> Requirements
Set down each line of the data below exactly as it stands, dropping the pictures.

· · · ·

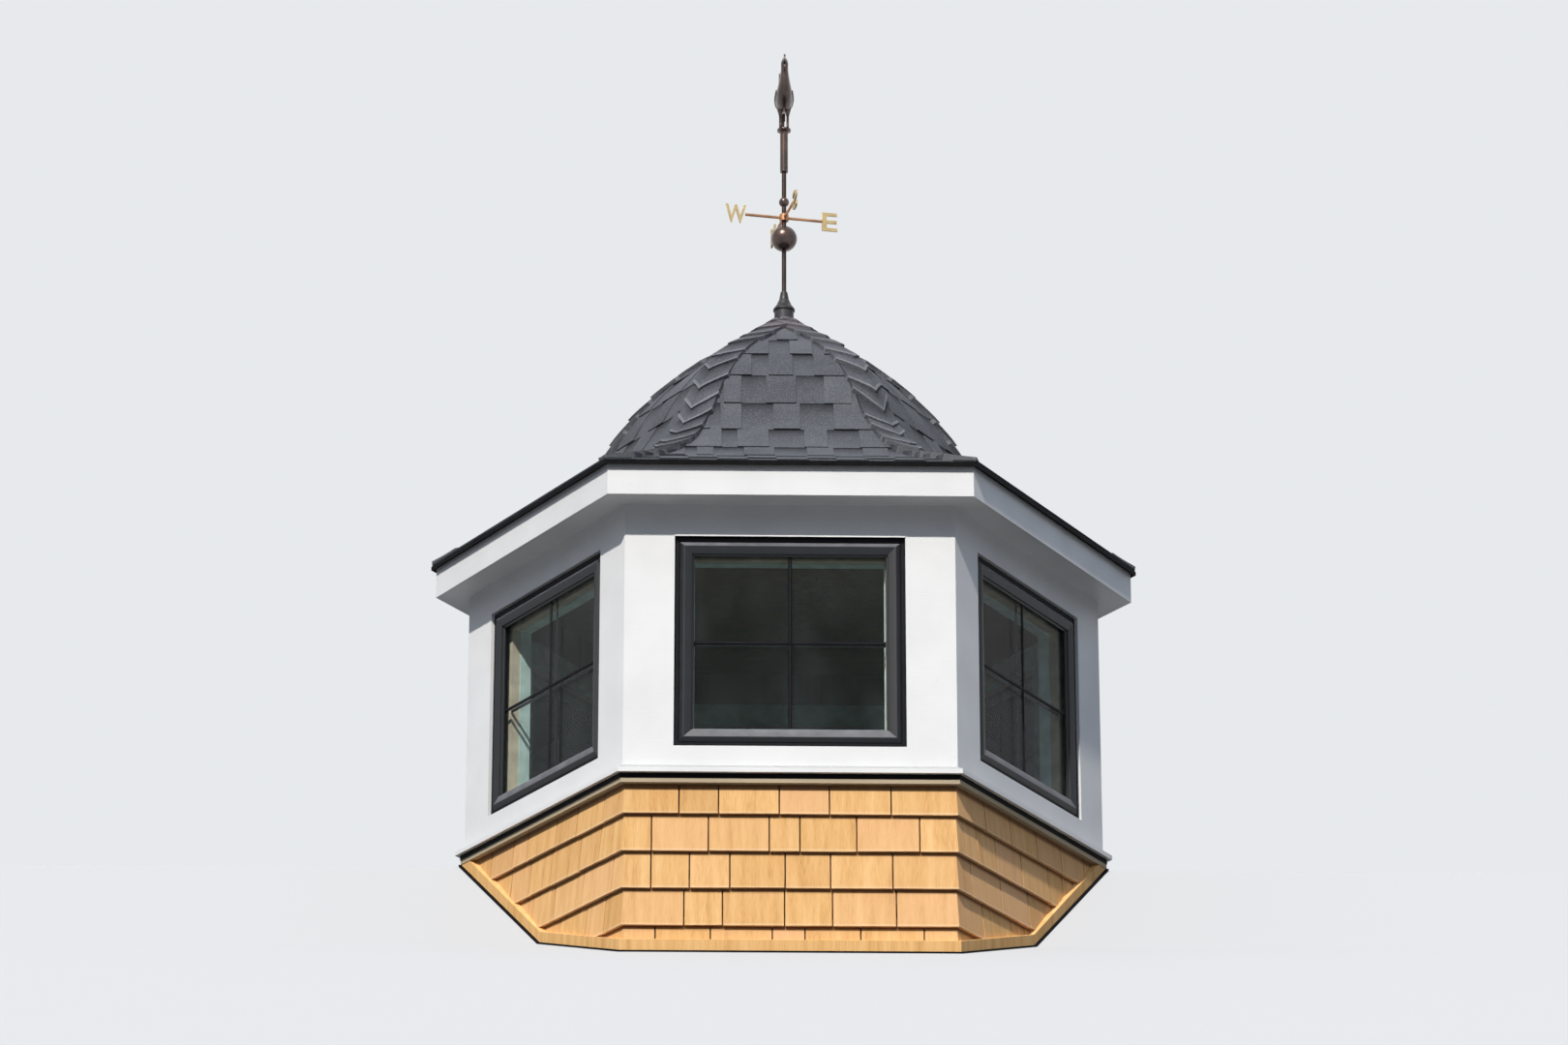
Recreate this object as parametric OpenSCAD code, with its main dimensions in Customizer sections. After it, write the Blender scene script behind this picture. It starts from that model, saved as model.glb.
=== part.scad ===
// Hexagonal garage cupola: a cedar-shingled base cut to sit over a roof ridge, a lantern with a
// window in each side, a bell-shaped roof with capped hips, and a weathervane on a spindle.
// Origin: centre of the plan, level with the lowest edges of the base. The two flat sides of the
// hexagon face front (-Y) and back (+Y), the ridge below runs along X, and Z is up. Millimetres.

/* [Plan] */
// Width of the framed walls, flat to flat
frame_w = 1829; // [1600:1:2100]
// Thickness of a framed and sheathed wall
wall_t = 101; // [80:1:130]
// Thickness of the white trim boards
trim_t = 19; // [15:1:24]

/* [Saddle over the main roof] */
// Rise of the lower roof slope per unit of run
low_pitch = 0.333; // [0.25:0.001:0.4]
// Rise of the upper roof slope per unit of run
high_pitch = 0.833; // [0.7:0.001:0.9]
// Distance from the ridge line to the change of slope
pitch_break = 485; // [400:1:560]

/* [Shingled base] */
// Height of the metal strip under the walls
flashing_h = 6; // [4:1:8]
// How far that strip reaches past the shingle butts
flashing_out = 16; // [10:1:24]
// Height of the first row of shingle butts
first_butt = 94; // [80:1:110]
// Height of each shingle course that shows
course_h = 124; // [110:1:127]
// Thickness of a shingle at its butt
butt_t = 12; // [9:1:14]
// Upright height of the cedar strip along the cut
strip_h = 35; // [25:1:45]

/* [Lantern] */
// Underside of the sill
sill_z = 597; // [590:1:620]
// Height of the sill's drip edge
sill_h = 30; // [24:1:40]
// How far the sill stands out past the trim boards
sill_out = 27; // [20:1:35]
// Height of the window's lowest edge
window_z = 693; // [685:1:715]
// Width of a window frame
window_w = 752; // [600:1:760]
// Height of a window frame
window_h = 717; // [600:1:725]
// Width of the frame around the glass
sash_face = 64; // [55:1:75]
// Width of the outer band of that frame, which is set back
jamb_face = 18; // [12:1:24]
// Underside of the soffit
soffit_z = 1519; // [1490:1:1540]

/* [Roof] */
// Distance that the fascia stands out past the trim boards
eave_out = 100; // [80:1:120]
// Height of the fascia
fascia_h = 104; // [90:1:115]
// Thickness of the roof covering and its boards
roof_t = 14; // [12:1:24]
// Top of the roof, where the six slopes meet
peak_z = 2564; // [2540:1:2580]
// Slope of the straight part below the peak, in degrees
peak_slope = 34; // [31:1:36]
// Distance from the axis to the end of that straight part
peak_a = 235; // [220:1:250]
// Radius of the bell's rounded shoulder
shoulder_r = 835; // [810:1:850]
// Slope of the bell's side at its steepest, in degrees
steep_slope = 66; // [64:1:68]
// Slope of the flared eave, in degrees
flare_slope = 24; // [22:1:25]
// Distance from a hip to the edge of its caps
cap_half_w = 62; // [50:1:80]
// Thickness of the hip caps
cap_t = 9; // [6:1:12]

/* [Weathervane] */
// Radius of the spindle
spindle_r = 8; // [6:0.5:10]
// Height of the spindle's top
spindle_top = 3262; // [3200:1:3300]
// Radius of the large ball
ball_r = 46; // [36:1:50]
// Height of the large ball's centre
ball_z = 2866; // [2840:1:2890]
// Radius of the small ball
bead_r = 18; // [14:1:22]
// Height of the small ball's centre
bead_z = 3006; // [2995:1:3030]
// Height of the four direction arms
arms_z = 2946; // [2935:1:2955]
// Reach of each direction arm from the spindle
arm_len = 140; // [110:1:150]
// Angle that the arms are turned from the square, in degrees
arms_turn = 12; // [0:1:45]
// Radius of the tube that turns on the spindle
sleeve_r = 14; // [12:0.5:16]
// Length of that tube below the spindle's top
sleeve_len = 140; // [60:1:160]
// Width of the bird's body
bird_w = 62; // [50:1:70]

/* [Hidden] */

// Half of a side's length for each unit of distance from the axis
side_ratio = tan(30);
wall_a = frame_w / 2;
wall_in = wall_a - wall_t;
trim_a = wall_a + trim_t;
butt_a = trim_a;
flashing_a = butt_a + flashing_out;
fascia_a = trim_a + eave_out;
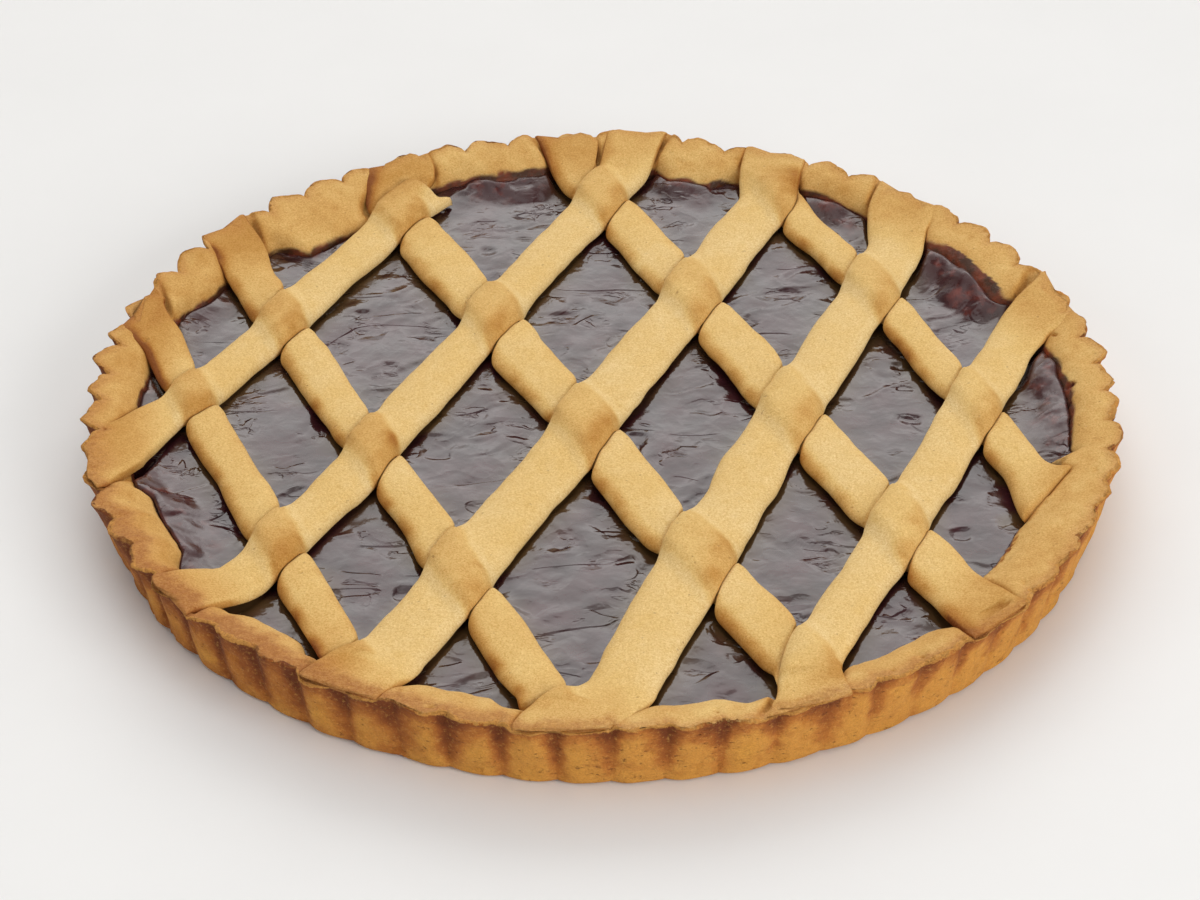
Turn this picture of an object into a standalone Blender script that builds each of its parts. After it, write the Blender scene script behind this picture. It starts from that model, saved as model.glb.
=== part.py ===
"""Jam crostata: a fluted shortcrust shell filled with jam, under a lattice of
pastry strips.  Five strips run over the other five, and their ends lie in seats
across the rim.  Metres, +Z up, origin at the centre of the base."""

import math

import bmesh
import bpy
import numpy as np

# ---------------------------------------------------------------- driving sizes
NOTCH_RADIUS = 0.1365      # radius at the notches between flutes, at the top edge
FLUTES = 64
FLUTE_DEPTH = 0.0038       # how far a flute's crest stands out of its notches
FOOT_SHARE = 0.973         # the notches taper in to this share at the base
FOOT_DEPTH = 0.0016        # and a flute's crest stands out this far there
COLUMNS_PER_FLUTE = 3
FIRST_NOTCH = 3.2557       # radians, where the first notch stands

RIM_HEIGHT = 0.0214        # top outer edge of the crust
RIM_INNER_HEIGHT = 0.0166  # the rim's top slopes down to this at its inner edge
RIM_ROUND = 0.0014
FOOT_CHAMFER = 0.0012
FLOOR_HEIGHT = 0.0045      # thickness of the pastry base
JAM_TOP = 0.0128
GAP = 0.0003               # between pieces that touch

STRIP_THICKNESS = 0.0052
SQUASHED = 0.0030          # an under strip where another lies on it
SEAT_RISE = 0.0038         # a strip's underside climbs this much onto the rim
END_THICKNESS = 0.0047
END_FLARE = 1.12           # a strip's end spreads to this share of its width
RIM_START = 0.86           # shares of the notch radius between which a strip
RIM_END = 0.985            # climbs onto the rim, turns and flares

# The rim between the strip ends: first and last angle in degrees, and the
# radius of the inner edge there as a share of the notch radius.
RIM_PIECES = (
    (-11, 18, 0.920), (-43, -9, 0.876), (-64, -48, 0.905), (-90, -74, 0.900),
    (-113, -100, 0.895), (-136, -124, 0.900), (-164, -147, 0.905), (-196, -174, 0.918),
    (145, 157, 0.915), (120, 139, 0.865), (96, 108, 0.905), (72, 83, 0.895),
    (54, 63, 0.930), (23, 44, 0.900),
)
SEAT_SHARE = 0.93          # inner edge of the rim under the strip ends

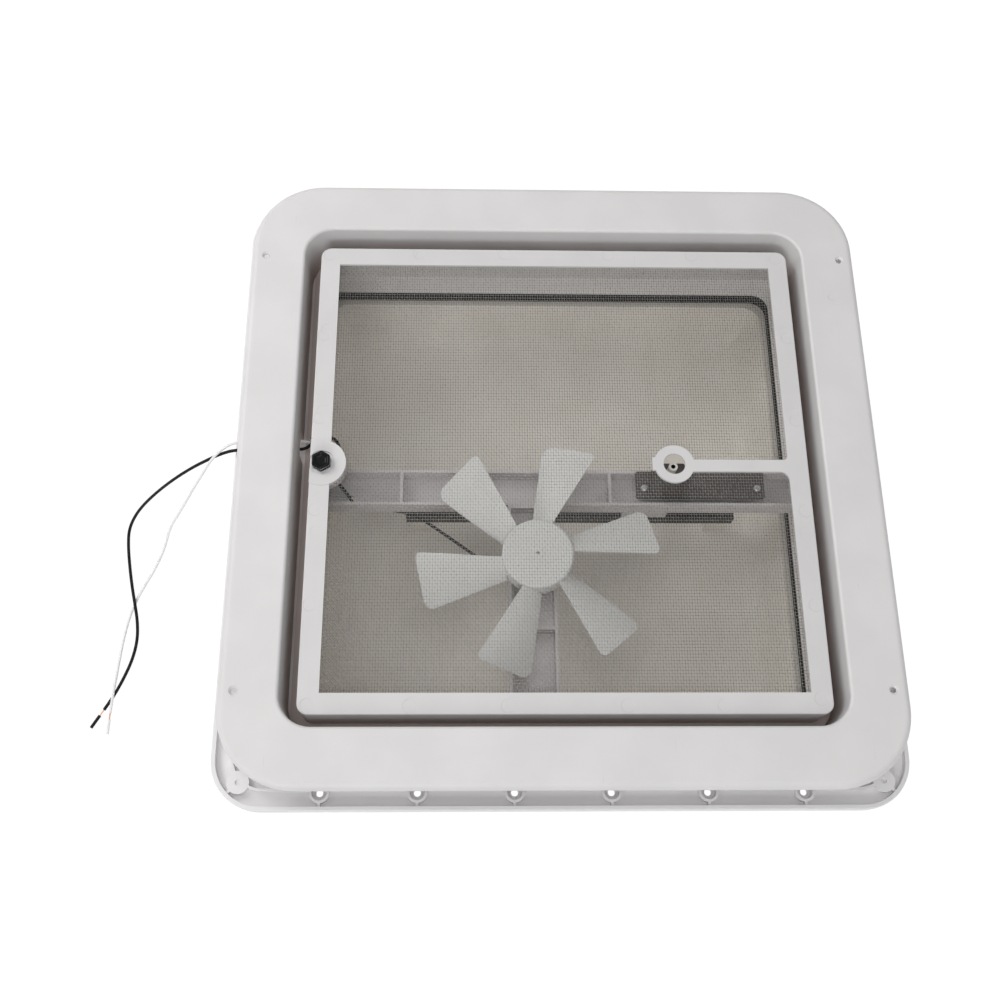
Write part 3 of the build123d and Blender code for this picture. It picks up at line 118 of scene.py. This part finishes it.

· · · ·

> Exercise answer
Recreate this object as parametric OpenSCAD code, with its main dimensions in Customizer sections. After it, write the Blender scene script behind this picture. It starts from that model, saved as model.glb.
=== part.scad ===
// Hexagonal garage cupola: a cedar-shingled base cut to sit over a roof ridge, a lantern with a
// window in each side, a bell-shaped roof with capped hips, and a weathervane on a spindle.
// Origin: centre of the plan, level with the lowest edges of the base. The two flat sides of the
// hexagon face front (-Y) and back (+Y), the ridge below runs along X, and Z is up. Millimetres.

/* [Plan] */
// Width of the framed walls, flat to flat
frame_w = 1829; // [1600:1:2100]
// Thickness of a framed and sheathed wall
wall_t = 101; // [80:1:130]
// Thickness of the white trim boards
trim_t = 19; // [15:1:24]

/* [Saddle over the main roof] */
// Rise of the lower roof slope per unit of run
low_pitch = 0.333; // [0.25:0.001:0.4]
// Rise of the upper roof slope per unit of run
high_pitch = 0.833; // [0.7:0.001:0.9]
// Distance from the ridge line to the change of slope
pitch_break = 485; // [400:1:560]

/* [Shingled base] */
// Height of the metal strip under the walls
flashing_h = 6; // [4:1:8]
// How far that strip reaches past the shingle butts
flashing_out = 16; // [10:1:24]
// Height of the first row of shingle butts
first_butt = 94; // [80:1:110]
// Height of each shingle course that shows
course_h = 124; // [110:1:127]
// Thickness of a shingle at its butt
butt_t = 12; // [9:1:14]
// Upright height of the cedar strip along the cut
strip_h = 35; // [25:1:45]

/* [Lantern] */
// Underside of the sill
sill_z = 597; // [590:1:620]
// Height of the sill's drip edge
sill_h = 30; // [24:1:40]
// How far the sill stands out past the trim boards
sill_out = 27; // [20:1:35]
// Height of the window's lowest edge
window_z = 693; // [685:1:715]
// Width of a window frame
window_w = 752; // [600:1:760]
// Height of a window frame
window_h = 717; // [600:1:725]
// Width of the frame around the glass
sash_face = 64; // [55:1:75]
// Width of the outer band of that frame, which is set back
jamb_face = 18; // [12:1:24]
// Underside of the soffit
soffit_z = 1519; // [1490:1:1540]

/* [Roof] */
// Distance that the fascia stands out past the trim boards
eave_out = 100; // [80:1:120]
// Height of the fascia
fascia_h = 104; // [90:1:115]
// Thickness of the roof covering and its boards
roof_t = 14; // [12:1:24]
// Top of the roof, where the six slopes meet
peak_z = 2564; // [2540:1:2580]
// Slope of the straight part below the peak, in degrees
peak_slope = 34; // [31:1:36]
// Distance from the axis to the end of that straight part
peak_a = 235; // [220:1:250]
// Radius of the bell's rounded shoulder
shoulder_r = 835; // [810:1:850]
// Slope of the bell's side at its steepest, in degrees
steep_slope = 66; // [64:1:68]
// Slope of the flared eave, in degrees
flare_slope = 24; // [22:1:25]
// Distance from a hip to the edge of its caps
cap_half_w = 62; // [50:1:80]
// Thickness of the hip caps
cap_t = 9; // [6:1:12]

/* [Weathervane] */
// Radius of the spindle
spindle_r = 8; // [6:0.5:10]
// Height of the spindle's top
spindle_top = 3262; // [3200:1:3300]
// Radius of the large ball
ball_r = 46; // [36:1:50]
// Height of the large ball's centre
ball_z = 2866; // [2840:1:2890]
// Radius of the small ball
bead_r = 18; // [14:1:22]
// Height of the small ball's centre
bead_z = 3006; // [2995:1:3030]
// Height of the four direction arms
arms_z = 2946; // [2935:1:2955]
// Reach of each direction arm from the spindle
arm_len = 140; // [110:1:150]
// Angle that the arms are turned from the square, in degrees
arms_turn = 12; // [0:1:45]
// Radius of the tube that turns on the spindle
sleeve_r = 14; // [12:0.5:16]
// Length of that tube below the spindle's top
sleeve_len = 140; // [60:1:160]
// Width of the bird's body
bird_w = 62; // [50:1:70]

/* [Hidden] */

// Half of a side's length for each unit of distance from the axis
side_ratio = tan(30);
wall_a = frame_w / 2;
wall_in = wall_a - wall_t;
trim_a = wall_a + trim_t;
butt_a = trim_a;
flashing_a = butt_a + flashing_out;
fascia_a = trim_a + eave_out;
Turn this picture of an object into a standalone Blender script that builds each of its parts. After it, write the Blender scene script behind this picture. It starts from that model, saved as model.glb.
=== part.py ===
"""Jam crostata: a fluted shortcrust shell filled with jam, under a lattice of
pastry strips.  Five strips run over the other five, and their ends lie in seats
across the rim.  Metres, +Z up, origin at the centre of the base."""

import math

import bmesh
import bpy
import numpy as np

# ---------------------------------------------------------------- driving sizes
NOTCH_RADIUS = 0.1365      # radius at the notches between flutes, at the top edge
FLUTES = 64
FLUTE_DEPTH = 0.0038       # how far a flute's crest stands out of its notches
FOOT_SHARE = 0.973         # the notches taper in to this share at the base
FOOT_DEPTH = 0.0016        # and a flute's crest stands out this far there
COLUMNS_PER_FLUTE = 3
FIRST_NOTCH = 3.2557       # radians, where the first notch stands

RIM_HEIGHT = 0.0214        # top outer edge of the crust
RIM_INNER_HEIGHT = 0.0166  # the rim's top slopes down to this at its inner edge
RIM_ROUND = 0.0014
FOOT_CHAMFER = 0.0012
FLOOR_HEIGHT = 0.0045      # thickness of the pastry base
JAM_TOP = 0.0128
GAP = 0.0003               # between pieces that touch

STRIP_THICKNESS = 0.0052
SQUASHED = 0.0030          # an under strip where another lies on it
SEAT_RISE = 0.0038         # a strip's underside climbs this much onto the rim
END_THICKNESS = 0.0047
END_FLARE = 1.12           # a strip's end spreads to this share of its width
RIM_START = 0.86           # shares of the notch radius between which a strip
RIM_END = 0.985            # climbs onto the rim, turns and flares

# The rim between the strip ends: first and last angle in degrees, and the
# radius of the inner edge there as a share of the notch radius.
RIM_PIECES = (
    (-11, 18, 0.920), (-43, -9, 0.876), (-64, -48, 0.905), (-90, -74, 0.900),
    (-113, -100, 0.895), (-136, -124, 0.900), (-164, -147, 0.905), (-196, -174, 0.918),
    (145, 157, 0.915), (120, 139, 0.865), (96, 108, 0.905), (72, 83, 0.895),
    (54, 63, 0.930), (23, 44, 0.900),
)
SEAT_SHARE = 0.93          # inner edge of the rim under the strip ends

Write part 3 of the build123d and Blender code for this picture. It picks up at line 118 of scene.py. This part finishes it.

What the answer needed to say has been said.